Kypton’s most famous son pops up in quite a few places due to the significant impact he’s had on popular culture since his introduction in the 1930s. He stands for Truth, Justice and bright red underwear. I’ve encountered a few Superman related objects on my adventures (alas, not the space-pod he travelled to Earth in) but by far the most interesting has been this comic book from the Museum of the Kennedys in Berlin.
Or more simply, “The Doctor” is the hero of the world’s longest-running sci-fi themed television programme. He’s been through several different incarnations over the years and has attracted a loyal band of followers who have dubbed themselves “Whovians“.

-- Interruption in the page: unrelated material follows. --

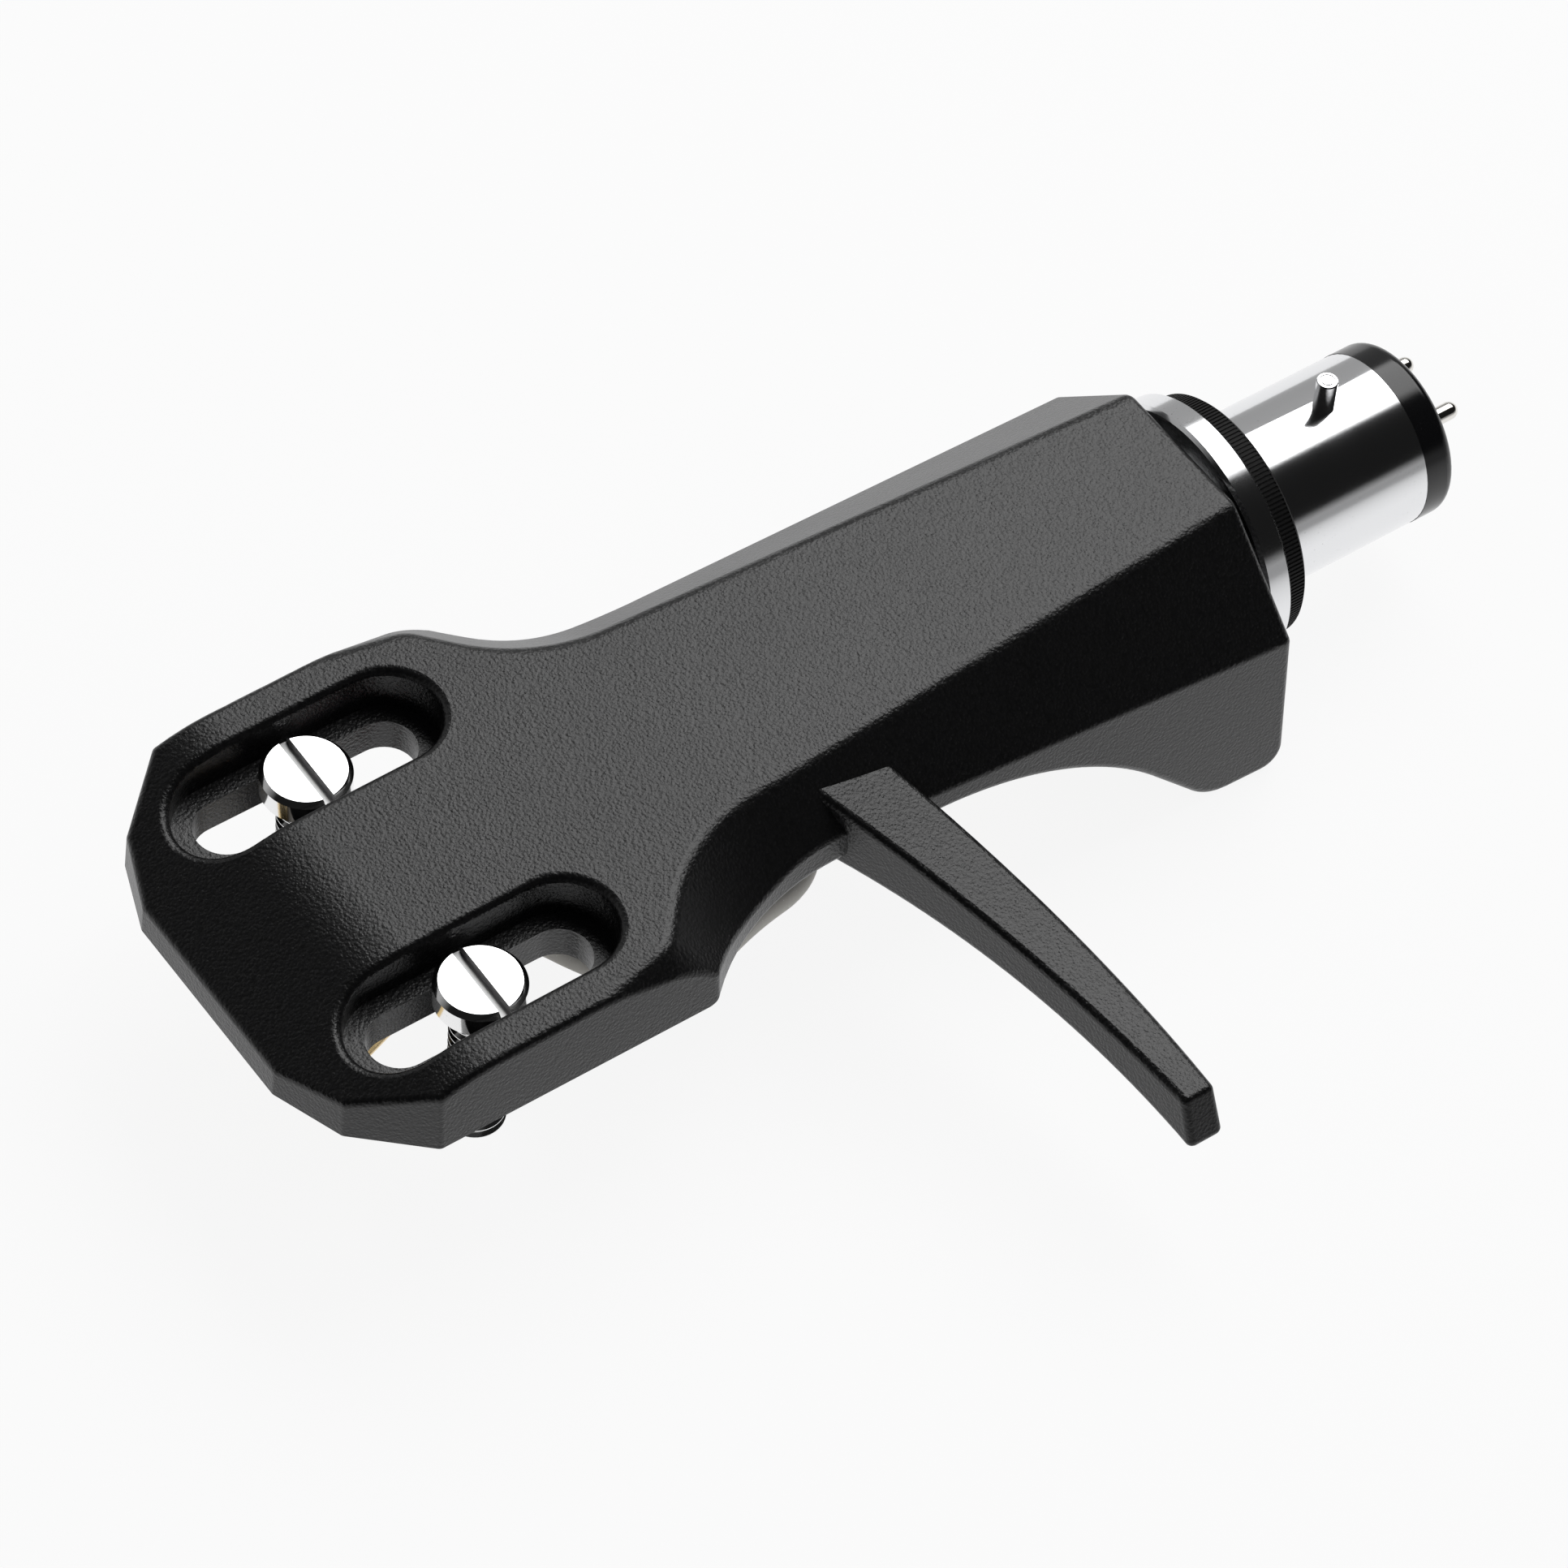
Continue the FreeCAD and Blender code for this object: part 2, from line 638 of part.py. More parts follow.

You might doubt The Doctor’s status as a Superhero but consider this – he is an alien, can return from the dead, can travel through time and space, has nifty gadgets and side-kicks to boot as well as existing in both televisual and comic book forms. Definitely a superhero.
Also a TARDIS is cooler than a bat-mobile.
Unlike the other superheroes in this list, The Doctor has a whole museum dedicated to him: The Doctor Who Museum in East London.
Buffy the Vampire Slayer
Not only does Buffy have the best theme-tune in all of televisual history, but like the Doctor, she has broken free of the restraints of television and has her own comic book now, so if she wasn’t officially a superhero before, she is now. You need a comic for it to be official (at least that’s my definition).
Batman and Robin
The caped crusader and his side-kick Robin can be found in The Smithsonian in lunch-box form.
Although he hasn’t really captured the imagination of the masses in the way other heroes on this list have done, Judge Dredd still has a cult following and remains one of the UK’s best known superheroes. The Cartoon Museum in London often display artwork from 2000AD in which Dredd features.
The Golden Avenger was briefly on display at the Royal Amoury in Leeds in the summer of 2012.
The suit was a replica made by Bradford-based car-body repairman Mark Pearson who was inspired by Robert Downey Jr’s take on Tony Stark.
Mark has said “This all started out with a quick browse on a movie replica prop-makers’ website but quickly spiralled into a challenge that I just couldn’t resist. The first replica attracted a huge amount of interest, but the high spot came when the Royal Armouries got in touch and commissioned me to create another. It will be one of the first things that visitors see when they enter the museum.”
The Power Rangers
If, like me, you spent most of your childhood in the 1990s then you probably have fond memories of shouting “It’s Morphin’ time!” in the playground as you enacted scenes from Power Rangers (I was usually Billy, the Blue Ranger).
The V&A Museum of Childhood have a Power Ranger in their collection and I think I have this one at home somewhere. Does anyone else feel old when relics from their childhood become part of a museum’s collection?
Watch out for the hyphen. It’s Spider-Man not Spiderman. Stan Lee deliberately put in that little ‘-‘ to stop it looking too similar to Superman. Grammar lesson aside, I think this is my favourite Superhero in a museum story…
In a genius moment of cross promotion, the spider-powered superhero delivered a spider (a Chilean Rose Tarantula) to curators at the Museum of Natural History in New York for their Spiders Alive! exhibition.
Ok, I admit this last one is cheating a little bit, but Hercules (or Herakles if you want to get all Greek) is one of literature’s earliest super-powered heroes and he exists as a hero in the Marvel Universe. So there.
A marble bus of Hercules has made it on to the British Museum’s Highlights and you can find it in the Enlightment Gallery (Room 1).
If all of this has whetted you appetite, and if you’re in the area you can also visit the Hall of Heroes: Super Hero Museum in Indiana where highlights include the Batman costume worn by Adam West!